Un chiffre, d’emblée, marque les esprits. « 64,7 milliards d’euros de profits monétaires ont été engendrés en France en 2010 (…) par la location de logements, de locaux à usage professionnel ou par des activités d’intermédiation sur le marché immobilier », rapporte cette enquête réalisée par Pierre Concialdi, économiste à l’Institut de recherches économiques et sociales (Ires). Ces profits ont plus que triplé en monnaie constante depuis 1978, beaucoup plus rapidement que l’ensemble des profits (multipliés, eux, par 2,5). L’écart de ces profits avec le PIB n’a cessé de se creuser en une décennie (voir infographie). Les profits immobiliers ont augmenté de 60%, tandis que la création de richesse progressait, elle, de seulement 14%. Bailleurs et intermédiaires de l’immobilier, s’ils avaient connu la même évolution de revenus que la moyenne des autres depuis 1978, auraient gagné moitié moins, explique l’économiste. Ils ont donc réalisé, selon lui, « 33 milliards de surprofits », qui représentent « le coût de la spéculation immobilière et de la libération des loyers supportées par les ménages ». Cumulés sur les trente dernières années, cela représente « 450 milliards d’euros ». Vertigineux.

Qui sont alors les grands gagnants de ce jackpot  ? Les deux tiers retombent dans l’escarcelle de sociétés privées  : marchands de biens, agences immobilières ou administrateurs. Leur part de profit a augmenté depuis 1978 au détriment des ménages (36 % des profits). Les revenus locatifs restent toutefois le privilège de quelques-uns. Si 55% des Français possèdent un bien immobilier, seulement 11 % d’entre eux détiennent de l’immobilier de rapport, dont les deux tiers restent aux mains des 10% les plus fortunés. Réalisée à partir des comptes nationaux de l’Insee, cette étude macroéconomique « constitue une première étape, qui devra être complétée », avertit Pierre Concialdi. Elle ne permet pas en effet de déterminer les éventuelles plus-values réalisées à la vente, les inégalités entre générations ou les profits des promoteurs. Détecter les bénéfices des banques serait aussi judicieux. Malgré une stagnation du nombre de prêts accordés et des taux d’intérêt historiquement bas, les montants des crédits immobiliers accordés par les institutions financières ont doublé en dix ans, pour atteindre 80 milliards d’euros en 2010.

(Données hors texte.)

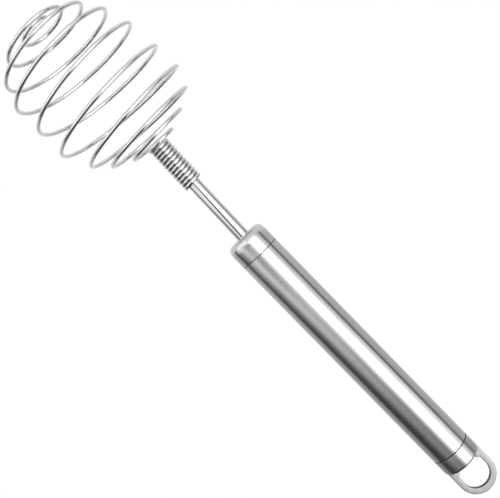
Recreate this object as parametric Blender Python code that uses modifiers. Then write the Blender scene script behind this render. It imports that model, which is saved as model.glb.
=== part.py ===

3,6 millions de personnes sont en situation de mal-logement en France

Reste aussi à affiner les résultats acteur par acteur. Le premier groupe immobilier de l’Hexagone, Foncia, a par exemple triplé son chiffre d’affaires depuis l’an 2000 (575 millions d’euros en 2010). La gestion de ses 252 000 biens en location reste l’activité la plus rentable du groupe et représente 45% de son résultat d’exploitation. Avec des honoraires calculés en pourcentage de loyers réévalués à la hausse chaque année, le marché de la gestion locative assure des ressources certaines, estimées entre 3% et 4% par an, selon certains experts. Quant aux notaires, leurs résultats ont progressé de 26% depuis l’an 2000.

« L’État n’est pas non plus en reste », remarque Henry Buzy-Cazaux, ancien directeur général de la Fnaim. Impôts sur les revenus locatifs et immobiliers, droits de mutation, TVA… les prélèvements de l’État et des collectivités locales sur le logement ont triplé en vingt ans pour atteindre 29,3milliards d’euros en 2010. Soit presque l’équivalent du budget du ministère du Logement. Cette taxation a pour mérite de freiner (un peu) la spéculation. Mais que l’État gagne autant d’argent qu’il en dépense dans ce domaine a de quoi interroger… Surtout au moment où 3,6millions de personnes sont en situation de mal-logement et qu’il manque 900 000 logements dans le pays.